Mit seiner Revision macht der Beklagte geltend, das Berufungsgericht gehe bereits von einem unzutreffenden Verständnis der Reichweite des medienbezogenen Werbeverbots nach § 5 Abs. 3 GlüStV (2008) aus, indem es die bloße Unternehmenspräsenz mit einer eigenen Homepage als verbotene Werbung qualifiziert habe. Hierbei handele es sich um eine Frage des revisiblen Rechts, weil der Inhalt des Landesrechts wesentlich durch revisibles Recht bestimmt werde. Die Auslegung des Werbebegriffs sei letztlich auf die Definition aus Art. 2 Nr. 1 der Richtlinie 84/450/EWG des Rates über irreführende und vergleichende Werbung von 10. September 1984 (ABl Nr. L 250 S. 17) zurückzuführen, weshalb sich der Begriff "Werbung" nach Unionsrecht richte, das seinerseits als Bundesrecht der Revision unterliege. Darüber hinaus werde der Inhalt zulässiger Werbung maßgeblich durch Verfassungsrecht bestimmt. Im Hinblick auf das von Art. 12 Abs. 1 GG geschützte Recht auf Selbstdarstellung des Unternehmens könne ein Internetauftritt auf einer eigenen Homepage nicht generell verboten werden. Ferner beruhe das Berufungsurteil auf einem Verfahrensmangel. Das Berufungsgericht habe einem Terminsverlegungsantrag des Beklagten nicht stattgegeben und damit dem Beklagten keine Gelegenheit gegeben, durch einen Vertreter der Regierung von Mittelfranken die Vollzugspraxis der zuständigen Aufsichtsbehörde zu erläutern. Hierdurch habe das Berufungsgericht seine Pflicht zur Sachverhaltsaufklärung sowie den Anspruch des Beklagten auf rechtliches Gehör und ein faires Verfahren verletzt. Das Berufungsurteil sei auch nicht aus anderen Gründen richtig. Weder sei das Internetwerbeverbot unverhältnismäßig im engeren Sinne noch liege ein Verstoß gegen das Gleichbehandlungsgebot des Art. 3 Abs. 1 GG vor. Schließlich habe die Klägerin mit der Werbung für illegale private Sportwetten nicht nur gegen § 5 Abs. 3 GlüStV 2008, sondern auch gegen das Verbot der Werbung für unerlaubtes Glücksspiel gemäß § 5 Abs. 4 GlüStV 2008 verstoßen, weil die Sportwettenveranstalter bzw. -vermittler, für die die Klägerin geworben habe, nicht über die erforderliche Erlaubnis verfügt hätten.

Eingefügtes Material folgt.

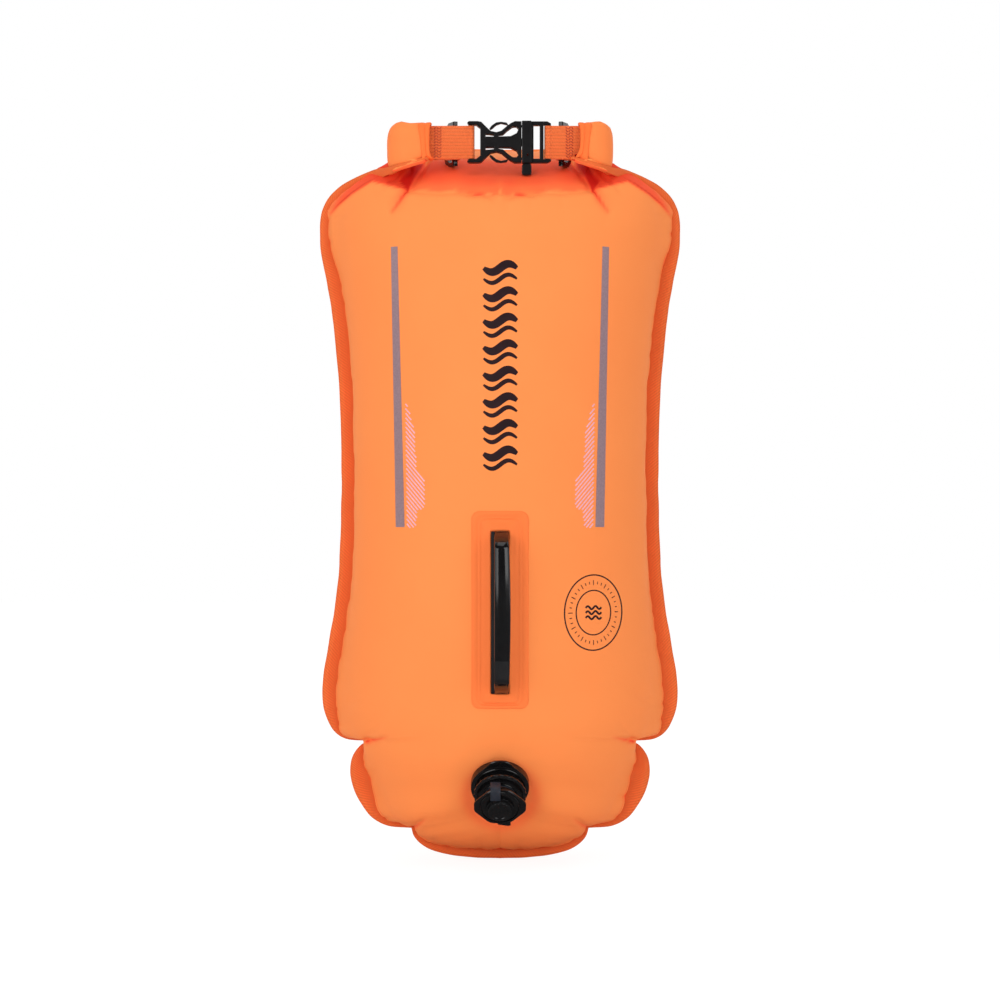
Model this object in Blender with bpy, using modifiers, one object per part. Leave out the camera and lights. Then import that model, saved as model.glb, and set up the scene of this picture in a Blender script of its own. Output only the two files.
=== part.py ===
"""Open water swim buoy: an inflated roll-top dry bag with a whistle buckle, an inflation valve and a handle.

Run with blender --background --python part.py, or from the text editor. Lengths are in metres, +Z is up
and the face with the handle looks along -Y. The origin is under the middle of the whole object.
"""

import math

import bmesh
import bpy
from mathutils import Matrix, Vector

COLLECTION = "open_water_swim_buoy"

# Clearances
GAP = 0.0003
LAYER_MARGIN = 0.010
SEAM_CLEARANCE = 0.006
OVERRUN = 0.004
WELD = 0.00001

# Bag, inflated
HALF_WIDTH = 0.1422
BAG_HEIGHT = 0.545
BAG_DEPTH = 0.108
PANEL_WALL = 0.0012
FLANGE_WIDTH = 0.0092
FLANGE_END = 0.0006
NECK_LIFT = 0.0020
NECK_END_Y = -0.012
REST_CUT = 0.0005

# Panel rows from the bottom seam to the collar. Shares of half width, seam height and centre height of
# the bag, of its depth, of the way to the collar's line and of the seam's way forward, then the
# edge's turn as a share of half a turn.
PANEL_ROW_SHARES = (
    (0.000, 0.000, 0.017, 0.00, 0.00, 0.00, 0.00),
    (0.144, 0.001, 0.022, 0.16, 0.00, 0.00, 0.00),
    (0.278, 0.005, 0.030, 0.27, 0.00, 0.00, 0.00),
    (0.367, 0.011, 0.040, 0.37, 0.00, 0.00, 0.00),
    (0.439, 0.021, 0.053, 0.47, 0.00, 0.00, 0.00),
    (0.478, 0.032, 0.066, 0.54, 0.00, 0.00, 0.00),
    (0.492, 0.044, 0.080, 0.60, 0.00, 0.00, 0.00),
    (0.622, 0.047, 0.094, 0.66, 0.00, 0.00, 0.00),
    (0.711, 0.059, 0.108, 0.72, 0.00, 0.00, 0.00),
    (0.772, 0.080, 0.124, 0.78, 0.00, 0.00, 0.00),
    (0.814, 0.101, 0.140, 0.83, 0.00, 0.00, 0.00),
    (0.832, 0.125, 0.156, 0.87, 0.00, 0.00, 0.00),
    (0.822, 0.146, 0.170, 0.89, 0.00, 0.00, 0.00),
    (0.778, 0.162, 0.182, 0.905, 0.00, 0.00, 0.00),
    (0.733, 0.170, 0.194, 0.915, 0.00, 0.00, 0.00),
    (0.856, 0.173, 0.206, 0.925, 0.00, 0.00, 0.00),
    (0.922, 0.184, 0.218, 0.93, 0.00, 0.00, 0.00),
    (0.964, 0.206, 0.234, 0.935, 0.00, 0.00, 0.00),
    (0.986, 0.229, 0.250, 0.94, 0.00, 0.00, 0.00),
    (0.981, 0.265, 0.278, 0.955, 0.00, 0.00, 0.00),
    (0.956, 0.304, 0.310, 0.97, 0.00, 0.00, 0.00),
    (0.925, 0.352, 0.354, 0.985, 0.00, 0.00, 0.00),
    (0.897, 0.410, 0.410, 1.00, 0.00, 0.00, 0.00),
    (0.882, 0.500, 0.500, 1.00, 0.00, 0.00, 0.00),
    (0.881, 0.590, 0.590, 1.00, 0.00, 0.00, 0.00),
    (0.892, 0.678, 0.678, 0.995, 0.00, 0.00, 0.00),
    (0.911, 0.736, 0.734, 0.985, 0.00, 0.00, 0.00),
    (0.933, 0.791, 0.784, 0.97, 0.00, 0.00, 0.00),
    (0.967, 0.841, 0.828, 0.95, 0.00, 0.00, 0.00),
    (0.994, 0.877, 0.862, 0.93, 0.00, 0.00, 0.00),
    (1.000, 0.907, 0.893, 0.905, 0.00, 0.00, 0.00),
    (0.985, 0.930, 0.918, 0.875, 0.03, 0.05, 0.00),
    (0.938, 0.950, 0.936, 0.84, 0.09, 0.15, 0.02),
    (0.855, 0.961, 0.951, 0.81, 0.20, 0.35, 0.04),
    (0.765, 0.966, 0.961, 0.79, 0.40, 0.60, 0.08),
    (0.680, 0.971, 0.968, 0.77, 0.66, 0.80, 0.20),
    (0.610, 0.977, 0.972, 0.75, 0.88, 0.95, 0.40),
    (0.570, 0.981, 0.974, 0.74, 1.00, 1.00, 0.50),
)
ROW_CELLS = 24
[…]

Mit Schriftsatz vom 31. Oktober 2013 hat der Beklagte erklärt, aus der angefochtenen Untersagungsverfügung für die Zeit nach Inkrafttreten des Ersten Glücksspieländerungsstaatsvertrages am 1. Juli 2012 keine Rechte mehr herleiten zu wollen. Daraufhin haben die Beteiligten den Rechtsstreit insoweit - für die Zeit ab 1. Juli 2012 - übereinstimmend für in der Hauptsache erledigt erklärt.
Der Beklagte beantragt,
das Urteil des Bayerischen Verwaltungsgerichtshofs vom 26. Juni 2012 zu ändern und die Berufung der Klägerin gegen das Urteil des Bayerischen Verwaltungsgerichts München vom 31. März 2009 zurückzuweisen.
Die Klägerin beantragt,
die Revision zurückzuweisen.
Sie verteidigt das angegriffene Urteil.
Soweit die Beteiligten den Rechtsstreit bezüglich der Zeit seit dem 1. Juli 2012 übereinstimmend für in der Hauptsache erledigt erklärt haben, ist das Verfahren in entsprechender Anwendung des § 92 Abs. 3 VwGO einzustellen. Im Umfang der Teilerledigung sind das Urteil des Verwaltungsgerichts vom 31. März 2009 und das Urteil des Verwaltungsgerichtshofs vom 26. Juni 2012 wirkungslos.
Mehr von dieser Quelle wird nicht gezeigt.